Verdict: “So far, things are going great…”

Matt LeBlanc

Matt LeBlanc in ‘Joey’ (Warner Bros/Kobal/Shutterstock)
Matt LeBlanc in ‘Joey’ (Warner Bros/Kobal/Shutterstock)

The most relatable of the Friends cast, because who wouldn’t want to earn millions from one job and then muddle around for years after? LeBlanc has perfected the art of doing whatever he pleases. Joey, the doomed LeBlanc spin-off series that began four months after Friends, was obviously an error, but was also the luckiest of mistakes: it got cancelled after just two seasons, long enough to weather a number of unsuccessful retools, but short enough that it’s now been almost entirely forgotten.

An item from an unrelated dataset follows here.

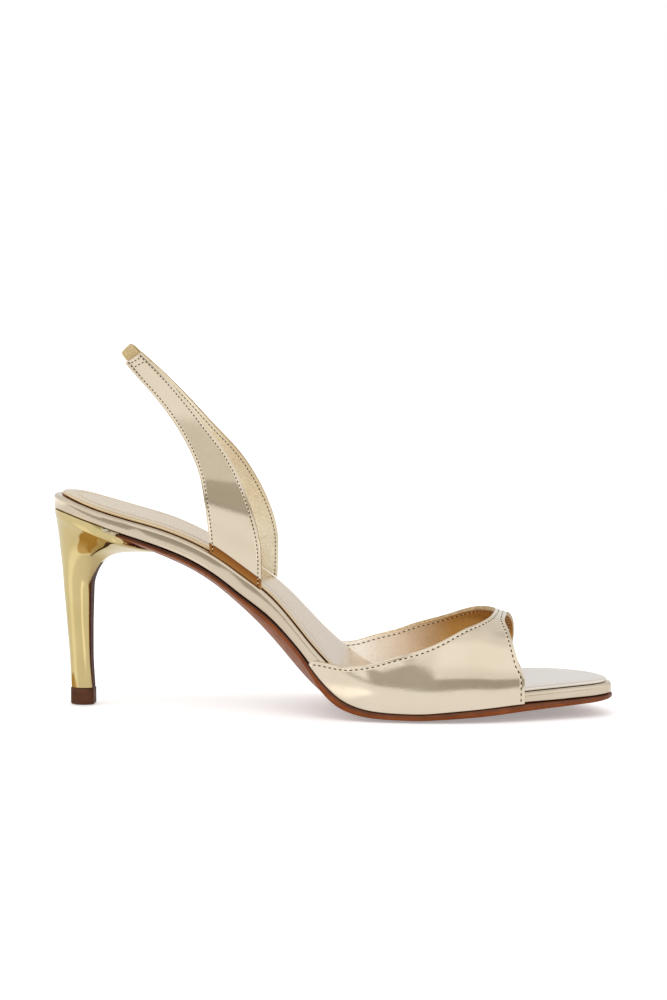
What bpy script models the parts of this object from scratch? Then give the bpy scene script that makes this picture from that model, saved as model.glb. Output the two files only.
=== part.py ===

He also had a lengthy run on the secretly not very good but undeniably successful BBC sitcom Episodes, in which he played a narcissistic and vapid version of himself. Then there was his time as one of the hosts of Top Gear. Not being a forty-something father of three with a Nissan in his garage, I’ve never actually seen Top Gear, but it seemed to be a win for LeBlanc: coupled with his salt-and-pepper hair and the memes about his spare tyre and resemblance to all of our dads, he’s today regarded as a softly spoken and sweetly down to earth star only monsters would have a problem with.

Verdict: “You’re still in bed at 10…”

Matthew Perry

Matthew Perry and Bradley Whitford in ‘Studio 60 on the Sunset Strip’ (Warner Bros/Kobal/Shutterstock)
Matthew Perry and Bradley Whitford in ‘Studio 60 on the Sunset Strip’ (Warner Bros/Kobal/Shutterstock)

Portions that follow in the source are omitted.